By Ed Oswald | Friday, May 8, 2009 at 12:14 pm
Want your app in the Apple’s App Store? Better quickly make sure that it’s compatible with the latest beta of iPhone OS 3.0 or it won’t get approved. Apple shocked the developer community Thursday with the announcement that it was mandating that all apps henceforth be compatible with iPhone OS 3.0, or they would be rejected.
Here’s what Apple said:
Beginning today, all submissions to the App Store will be reviewed on the latest beta of iPhone OS 3.0. If your app submission is not compatible with iPhone OS 3.0, it will not be approved.
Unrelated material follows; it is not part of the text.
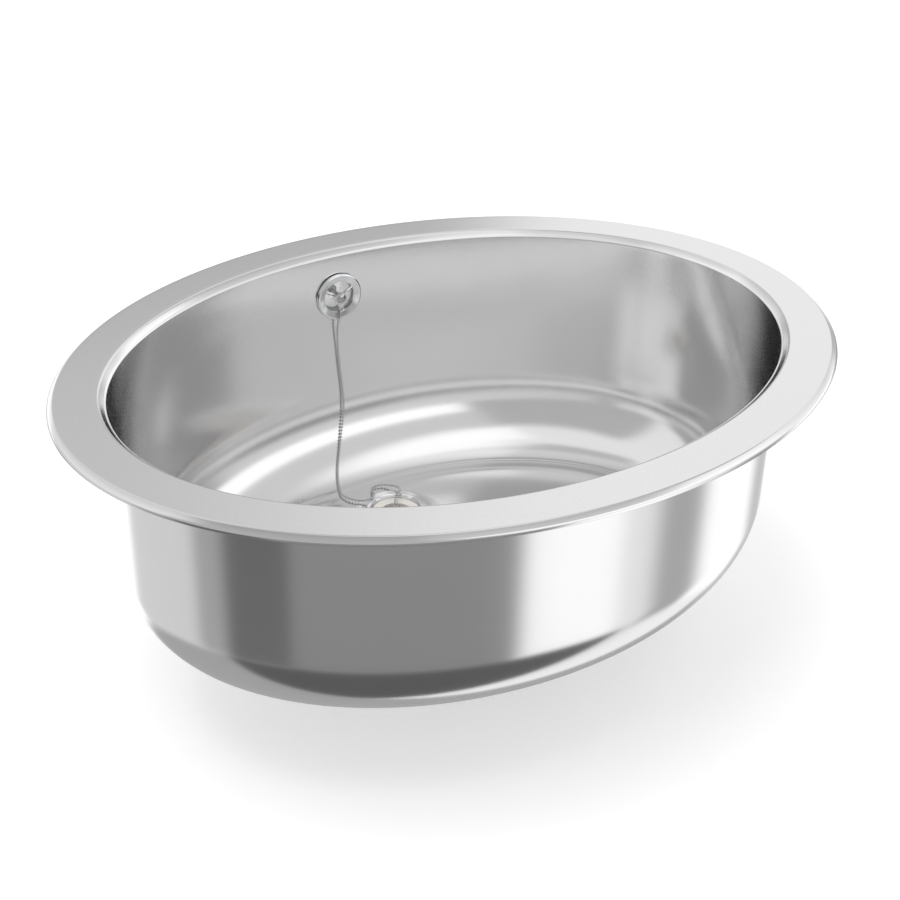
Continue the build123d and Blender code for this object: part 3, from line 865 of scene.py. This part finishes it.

Existing apps in the App Store should already run on iPhone OS 3.0 without modification, but you should test your existing apps with iPhone OS 3.0 to ensure there are no compatibility issues. After iPhone OS 3.0 becomes available to customers, any app that is incompatible with iPhone OS 3.0 may be removed from the App Store.
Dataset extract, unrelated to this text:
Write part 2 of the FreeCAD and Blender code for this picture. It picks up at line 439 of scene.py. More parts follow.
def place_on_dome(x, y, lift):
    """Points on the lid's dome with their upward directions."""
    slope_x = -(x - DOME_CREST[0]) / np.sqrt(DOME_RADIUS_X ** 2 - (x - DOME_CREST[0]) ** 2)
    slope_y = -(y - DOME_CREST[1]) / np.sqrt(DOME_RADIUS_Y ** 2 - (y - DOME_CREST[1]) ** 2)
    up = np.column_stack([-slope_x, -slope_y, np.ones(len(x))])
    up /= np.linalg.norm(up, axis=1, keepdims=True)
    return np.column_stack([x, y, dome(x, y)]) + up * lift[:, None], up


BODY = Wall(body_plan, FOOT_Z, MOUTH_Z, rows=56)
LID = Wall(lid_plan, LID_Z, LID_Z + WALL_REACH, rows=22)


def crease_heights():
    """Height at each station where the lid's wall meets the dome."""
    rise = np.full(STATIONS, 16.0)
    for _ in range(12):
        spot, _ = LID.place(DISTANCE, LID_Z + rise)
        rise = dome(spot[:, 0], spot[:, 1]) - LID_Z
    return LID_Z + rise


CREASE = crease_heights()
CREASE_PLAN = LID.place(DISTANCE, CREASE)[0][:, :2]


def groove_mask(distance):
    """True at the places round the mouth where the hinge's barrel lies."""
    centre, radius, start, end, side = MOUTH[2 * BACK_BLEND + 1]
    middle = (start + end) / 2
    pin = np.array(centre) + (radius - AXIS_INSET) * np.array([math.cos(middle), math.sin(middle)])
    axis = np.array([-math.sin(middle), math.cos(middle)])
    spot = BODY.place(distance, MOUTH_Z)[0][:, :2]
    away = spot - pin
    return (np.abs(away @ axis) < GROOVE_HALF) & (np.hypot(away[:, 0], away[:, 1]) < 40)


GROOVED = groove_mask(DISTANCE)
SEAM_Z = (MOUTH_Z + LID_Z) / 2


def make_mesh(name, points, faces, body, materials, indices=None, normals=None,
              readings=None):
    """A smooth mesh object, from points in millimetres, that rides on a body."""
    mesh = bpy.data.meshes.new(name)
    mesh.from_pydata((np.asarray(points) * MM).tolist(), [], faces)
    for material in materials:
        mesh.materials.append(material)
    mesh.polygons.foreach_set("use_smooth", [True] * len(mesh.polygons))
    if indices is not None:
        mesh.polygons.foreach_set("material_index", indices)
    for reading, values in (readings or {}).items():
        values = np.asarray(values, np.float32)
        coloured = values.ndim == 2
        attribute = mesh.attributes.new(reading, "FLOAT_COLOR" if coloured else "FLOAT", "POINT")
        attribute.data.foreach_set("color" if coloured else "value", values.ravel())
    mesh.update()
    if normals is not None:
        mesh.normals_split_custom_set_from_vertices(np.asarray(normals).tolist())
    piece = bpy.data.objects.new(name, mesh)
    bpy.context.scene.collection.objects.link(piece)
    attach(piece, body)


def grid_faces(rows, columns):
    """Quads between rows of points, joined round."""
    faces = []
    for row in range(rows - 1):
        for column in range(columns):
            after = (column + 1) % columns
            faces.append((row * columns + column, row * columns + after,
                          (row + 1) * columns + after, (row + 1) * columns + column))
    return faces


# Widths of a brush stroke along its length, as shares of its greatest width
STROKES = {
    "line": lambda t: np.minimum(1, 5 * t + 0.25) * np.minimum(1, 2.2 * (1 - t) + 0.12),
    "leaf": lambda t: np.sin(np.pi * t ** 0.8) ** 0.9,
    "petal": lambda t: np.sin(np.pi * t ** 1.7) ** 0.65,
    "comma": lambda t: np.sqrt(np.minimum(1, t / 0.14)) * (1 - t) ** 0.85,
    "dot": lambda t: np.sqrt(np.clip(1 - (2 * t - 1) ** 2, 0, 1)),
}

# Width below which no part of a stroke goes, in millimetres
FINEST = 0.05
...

There are potential issues here. OS 3.0 is still in beta. There’s no saying that Apple may have screwed something up on its own, which breaks an application in the current beta, but may not necessarily in the final release.
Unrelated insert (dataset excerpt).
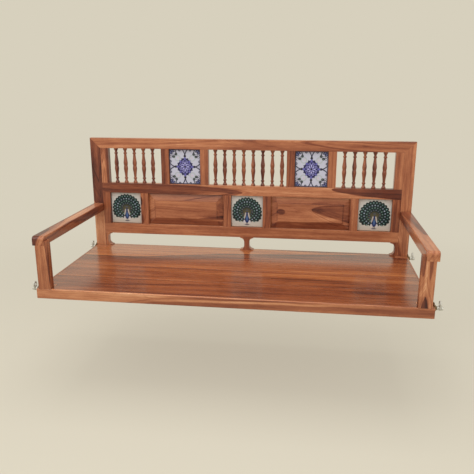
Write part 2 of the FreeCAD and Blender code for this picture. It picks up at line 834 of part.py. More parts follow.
def arm():
    """The right-hand arm: a straight bar with a rounded front, butted on the stile."""
    r = arm_front_radius
    bow = r * (1 - math.sqrt(0.5))
    low_front = V(stile_inner_x, front_y, arm_low)
    round_start = V(stile_inner_x, front_y, arm_top - r)
    round_mid = V(stile_inner_x, front_y + bow, arm_top - bow)
    round_end = V(stile_inner_x, front_y + r, arm_top)
    top_back = V(stile_inner_x, back_front_y, arm_top)
    low_back = V(stile_inner_x, back_front_y, arm_low)
    outline = Part.Wire([
        Part.LineSegment(low_front, round_start).toShape(),
        Part.Arc(round_start, round_mid, round_end).toShape(),
        Part.LineSegment(round_end, top_back).toShape(),
        Part.LineSegment(top_back, low_back).toShape(),
        Part.LineSegment(low_back, low_front).toShape(),
    ])
    body = Part.Face(outline).extrude(V(stile_width, 0, 0))
    rims = []
    for x in (stile_inner_x, end_x):
        for edge in straight_edges(body, x=x):
            box = edge.BoundBox
            if not at(back_front_y, box.YMin, box.YMax) and not at(arm_low, box.ZMin, box.ZMax):
                rims.append(edge)
    body = body.makeFillet(arm_edge_radius, rims)
    return cut_all(body, all_arm_dowels)


def arm_post():
    """The right-hand post: the arm sits on it, against a lip along the post's inner side."""
    body = block(post_inner_x, post_outer_x, front_y, post_rear_y, seat_top, arm_low)
    lip = block(post_inner_x, stile_inner_x, front_y, post_rear_y, arm_low, arm_low + post_lip_height)
    body = body.fuse(lip).removeSplitter()
    rims = []
    for x in (post_inner_x, post_outer_x):
        for y in (front_y, post_rear_y):
            rims += straight_edges(body, x=x, y=y)
    body = body.makeFillet(edge_ease, rims)
    return cut_all(body, all_foot_dowels + all_arm_dowels)


def save_pair(name, shape):
    """Write the right-hand piece and its mirror image."""
    save(name + "_right", shape)
    save(name + "_left", mirror_x(shape))


# Write every piece

save("seat_front_rail", seat_long_rail(front_y, 1))
save("seat_back_rail", seat_long_rail(rear_y, -1))
save_pair("seat_end_rail", seat_end_rail())
for plank_index in range(plank_count):
    save("seat_plank_%d" % (plank_index + 1), seat_plank(plank_index))
for batten_name, batten_share in zip(("left", "centre", "right"), batten_place_shares):
    save("seat_batten_" + batten_name, seat_batten(batten_share))
save("plank_screws", [screw(x, y) for x, y in screw_places()])

save_pair("back_stile", stile())
save("back_top_rail", top_rail())
save("back_mid_rail", cross_rail(*mid_rail_span, muntin_mortises + baluster_holes + rebates + grooves))
save("back_bottom_rail", cross_rail(*bottom_rail_span, muntin_mortises + rebates + grooves))
save("mitre_tongues", mitre_tongues)
for muntin_index, muntin_edge in enumerate(upper_muntin_edges):
    save("upper_muntin_%d" % (muntin_index + 1), muntin(muntin_edge, True))
for muntin_index, muntin_edge in enumerate(lower_muntin_edges):
    save("lower_muntin_%d" % (muntin_index + 1), muntin(muntin_edge, False))
for side_name, muntin_edge in zip(("left", "right"), end_muntin_edges):
    save("upper_end_muntin_" + side_name, muntin(muntin_edge, True))
    save("lower_end_muntin_" + side_name, muntin(muntin_edge, False))
for row_name in baluster_rows:
    save(row_name, [baluster(x) for x in baluster_places(row_name)])

for side_name, tile_span in zip(("left", "right"), upper_tile_openings):
    save("blue_tile_" + side_name, tile(tile_span, upper_tile_height))
for side_name, tile_span in zip(("left", "centre", "right"), lower_tile_openings):
    save("peacock_tile_" + side_name, tile(tile_span, lower_tile_height))
save("upper_tile_boards", [tile_board(tile_span) for tile_span in upper_tile_openings])
save("lower_tile_boards", [tile_board(tile_span) for tile_span in lower_tile_openings])
for side_name, panel_span in zip(("left", "right"), panel_openings):
    save("raised_panel_" + side_name, raised_panel(panel_span))

save_pair("end_bracket", end_bracket())
save("short_post", short_post())
save_pair("arm", arm())
save_pair("arm_post", arm_post())
save("foot_dowels", all_foot_dowels)
save("arm_dowels", all_arm_dowels)

save("hanger_rosettes", [place_at_corner(rosette(), corner_name) for corner_name in hanger_corners])
save("hanger_sleeves", [place_at_corner(sleeve(), corner_name) for corner_name in hanger_corners])
save("hanger_washers", [place_at_corner(washer(), corner_name) for corner_name in hanger_corners])
save("hanger_bolts", [place_at_corner(bolt(), corner_name) for corner_name in hanger_corners])
save("hanger_nuts", [place_at_corner(barrel_nut(), corner_name) for corner_name in hanger_corners])
for corner_name in hanger_corners:
    save("hanger_link_" + corner_name, place_at_corner(link(), corner_name))
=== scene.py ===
import math

import bpy
import numpy as np
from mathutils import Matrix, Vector


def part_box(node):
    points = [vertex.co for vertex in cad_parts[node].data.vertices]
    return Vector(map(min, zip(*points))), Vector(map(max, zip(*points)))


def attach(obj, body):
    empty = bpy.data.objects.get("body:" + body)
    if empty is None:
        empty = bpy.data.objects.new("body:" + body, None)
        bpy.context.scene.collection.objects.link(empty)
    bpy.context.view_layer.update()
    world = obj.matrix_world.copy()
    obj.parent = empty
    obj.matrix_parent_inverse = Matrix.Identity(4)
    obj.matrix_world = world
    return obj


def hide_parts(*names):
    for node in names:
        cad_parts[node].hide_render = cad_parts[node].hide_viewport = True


# A polished sheesham swing bench. Lengths are in metres, in the bench's own frame, where no unit is given.

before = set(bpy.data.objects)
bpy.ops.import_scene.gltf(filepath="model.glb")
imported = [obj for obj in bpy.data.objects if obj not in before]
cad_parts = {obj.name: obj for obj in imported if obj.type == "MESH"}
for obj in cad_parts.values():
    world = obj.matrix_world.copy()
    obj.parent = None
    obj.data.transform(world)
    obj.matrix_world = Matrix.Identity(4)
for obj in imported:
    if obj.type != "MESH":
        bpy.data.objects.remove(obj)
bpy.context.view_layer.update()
bpy.context.scene.view_settings.view_transform = "Standard"
MM = 0.001


def srgb(red, green, blue):
    """A colour written as a screen shows it (0 to 255), as the linear colour that a shader needs."""
    linear = []
    for value in (red, green, blue):
        share = value / 255.0
        linear.append(share / 12.92 if share <= 0.04045 else ((share + 0.055) / 1.055) ** 2.4)
    return (*linear, 1.0)


# Materials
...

It could mean additional work for some developers, which could be a headache. While Apple is certainly right to want developers to start thinking in terms of OS 3.0, testing apps on a beta release just doesn’t seem too foolproof, don’t you think?
November 3rd, 2009 at 1:52 pm
I pity the developers on this one. I’m not too keen on making app’s either but seems like a great language to code. In fact is it worth the hassle developing app’s for the iphone?